Batch Limitations: Unlogged batches are not atomic. If one statement in an unlogged batch fails, others might still succeed. Logged batches are atomic but have performance implications, especially for large batches. Avoid large batches.
Data Types: Be mindful of Cassandra’s data types (e.g., timestamp, timeuuid, uuid, inet, blob, text, varchar). Mismatched types can lead to errors.
Replication Strategy: Choose your replication strategy (SimpleStrategy for single data centers/dev, NetworkTopologyStrategy for multi-data center production) carefully. It cannot be changed for an existing keyspace without recreating it.

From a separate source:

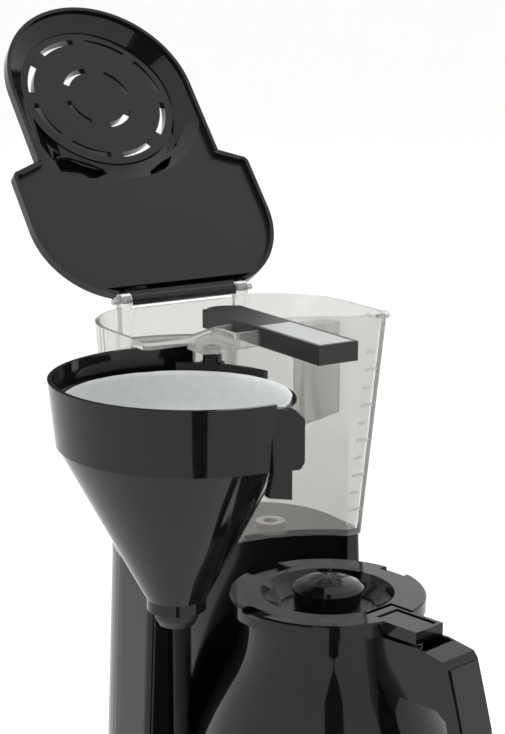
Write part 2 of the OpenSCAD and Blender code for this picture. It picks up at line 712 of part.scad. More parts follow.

ALLOW FILTERING: Using ALLOW FILTERING in a SELECT query allows you to filter on non-indexed columns or columns not part of the primary key. This can be very inefficient and should be used sparingly, preferably only in development or for very small datasets. It’s a sign that your data model might need adjustment.
Case Sensitivity: Table and column names are generally case-insensitive unless quoted. Keyspace names are case-insensitive. CQL keywords are case-insensitive.